The two main engine architectures have fundamentally different performance characteristics and feature sets.


Comparison Table

Attribute NFA (Backtracking) DFA (Thompson/RE2)
Algorithm Depth-first search with backtracking Simulates all states in parallel
Worst case O(2^n) — exponential O(n) — linear in string length
Backreferences ✓ Supported ✗ Not supported
Lookarounds ✓ Supported ✗ Not supported (or limited)
Full captures Limited (leftmost-longest)
Match semantics Leftmost, first-match Leftmost-longest (POSIX)
Used by PCRE, JS, Python, Java, .NET, Ruby RE2 (Go), Rust regex, Hyperscan
ReDoS vulnerable Yes No — by design

How NFA Works

The NFA (Non-deterministic Finite Automaton) engine explores match paths depth-first. When it hits an ambiguity (quantifier, alternation), it chooses one path and backtracks if it fails.

Pattern: (a|ab)c
Input:   "abc"

Path 1: match 'a', try 'c' at 'b' → fail
Backtrack: try 'ab', try 'c' at 'c' → success
Result: "abc"

NFA engines are feature-rich (backreferences, lookarounds, atomic groups) but can exhibit exponential behavior on adversarial input.


How DFA / RE2 Works

The DFA (Deterministic Finite Automaton) engine — or Thompson NFA simulation — processes the input left to right, one character at a time, tracking all possible states simultaneously.

Pattern: (a|ab)c
Input:   "abc"

At each position, ALL possible states are tracked in parallel.
No backtracking — the engine never re-reads a character.
Time: O(n) regardless of pattern complexity.

The cost: no backreferences, no lookarounds. Features that require "remembering" what was matched at a specific point are fundamentally incompatible with the DFA model.


POSIX vs. Perl Semantics

Pattern: (foo|foobar) against "foobar"

Perl/PCRE/JS → "foo"    (first alternative wins — leftmost)
POSIX        → "foobar" (longest overall match — leftmost-longest)

Most modern tools (grep, sed, awk in POSIX mode) use leftmost-longest semantics. Most programming language regex libraries use Perl/PCRE semantics.


Go's RE2 Engine

Go's regexp package uses RE2, which guarantees O(n) time. The tradeoff: no backreferences, no lookaheads/lookbehinds.

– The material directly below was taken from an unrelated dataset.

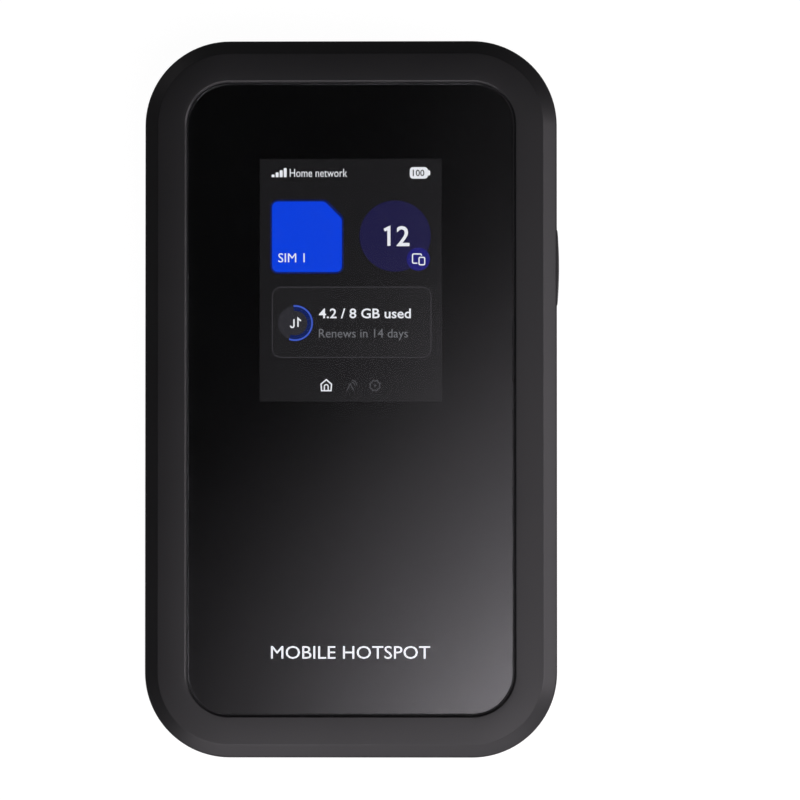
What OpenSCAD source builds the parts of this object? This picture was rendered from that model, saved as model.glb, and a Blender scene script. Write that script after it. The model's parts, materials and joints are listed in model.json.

// Will compile only if pattern is RE2-safe
r, err := regexp.Compile(`(?P<year>\d{4})-(?P<month>\d{2})`)
// Pattern with backreference → compile error
r, err = regexp.Compile(`(\w+)\s+\1`)    // error: invalid backreference

For security-sensitive applications processing untrusted input, RE2/linear engines are the right choice.


Rust's regex Crate

Also O(n) — uses NFA simulation (no backtracking). Same limitations as RE2: no backreferences, no lookarounds. Extremely fast in practice.


Hybrid Engines

Some engines detect patterns that can be compiled to a DFA and use the fast path, falling back to NFA for patterns requiring backtracking features. .NET's regex engine, Oniguruma, and some PCRE2 configurations do this.


Choosing an Engine

Situation Recommended engine
Untrusted input, must not hang RE2 / Go / Rust
Need backreferences PCRE, Java, .NET
Need lookarounds PCRE, Python, Java, .NET, JS
High throughput, simple patterns RE2, Hyperscan
Complex patterns, trusted input PCRE, Java